Inspirational Motivation. This component of the model highlights the ability of leaders “who communicate high expectations to followers, inspiring them through motivation to become committed to and be a part of the shared vision” (Bass & Riggio, 2006, p. 7). These leaders are almost always charismatic and create a compelling and attractive vision of the future (Bass & Riggio, 2013, p. 7).

Pope Francis recently encouraged followers when he stated, “At no other moment in history has humanity had the possibility, as it does now, of building a plural, unified world community” (Callazo & Rogak, 2013, p. 37). Westerners around the world long for peace and prosperity and Pope Francis’ message is inspiring people of all faiths. Leadership expert Margie Warrell (2013) recently wrote about Pope Francis’ appeal noting people long for leaders “who are willing to do what is right above what is easy or politically expedient, and who are not afraid to lay their reputation on the line for a cause and a vision that is vastly bigger than themselves.”

Unfortunately, al-Baghdadi is also willing to do to what he feels is right even to the point of being disowned by al Qaeda leader Ayman al-Zawahiri for his land grab in Syria and for fighting Shiites instead of Westerners. Author Andrew Salzman has suggested most of the world has downplayed the extraordinary message al Baghdadi is sending to followers through his declaration of a restored Caliphate (Salzman, 2014). He noted “Western leaders must recognize that calls for the reinstitution of a caliphate might not be cynical subversions of religion for political gain, but actually the product of genuine religious desire; leaders who sincerely view Dr. Ibrahim’s call as a ‘mere manipulation’ of religious sentiment demonstrate their failure to understand the full spectrum of Islamic belief” (Salzman, 2014). In a recent video, al Baghdadi encouraged followers to “Rush O Muslims to your state. It is your state. Syria is not for Syrians and Iraq is not for Iraqis. The land is for the Muslims, all Muslims” (McElroy, 2014).

Intellectual Consideration. Leaders who display this characteristic embolden followers to try new methods, think through issues, and find innovative solutions to problems. They encourage followers to challenge the values of the organization (Northouse, 2012, p. 186). Both Pope Francis and al Baghdadi are considered intellectuals and are highly educated. Pope Francis has a master’s degree in chemistry and a doctorate in theology while al Baghdadi has several degrees including a doctorate in sharia law. Both men encourage their followers to engage in creative ways to further their vision.

At first glance, it would appear neither of these men would want people to challenge the values of their organizations.

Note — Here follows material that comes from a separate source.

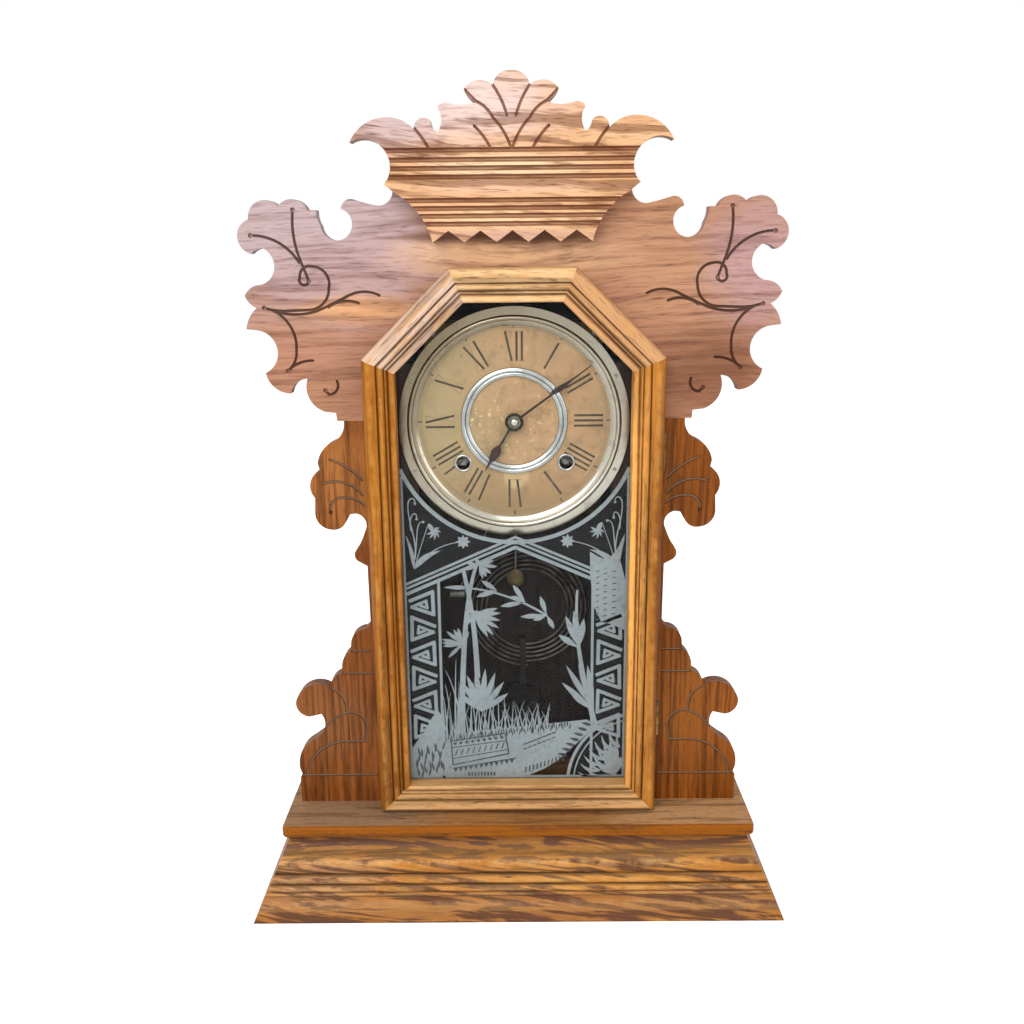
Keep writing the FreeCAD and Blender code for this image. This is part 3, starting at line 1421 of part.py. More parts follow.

Pope Francis, however, has taken the unprecedented step of requiring church leaders to survey over a billion members worldwide on what they think about various family issues including marriage equality, divorce, and contraception and to then report back (Jenkins, 2013). Earlier this year, he convened a synod in Rome with 250 church leaders to further address these issues. Pope Francis encouraged participants by telling them “God is not afraid of new things” (Dias, 2014). Through this synod, Time Magazine reported “Pope Francis showed the world that he is not afraid of making mistakes. He takes risks, and his commitment to listening allows a host of voices to rise and controversy to surface” (Dias, 2014).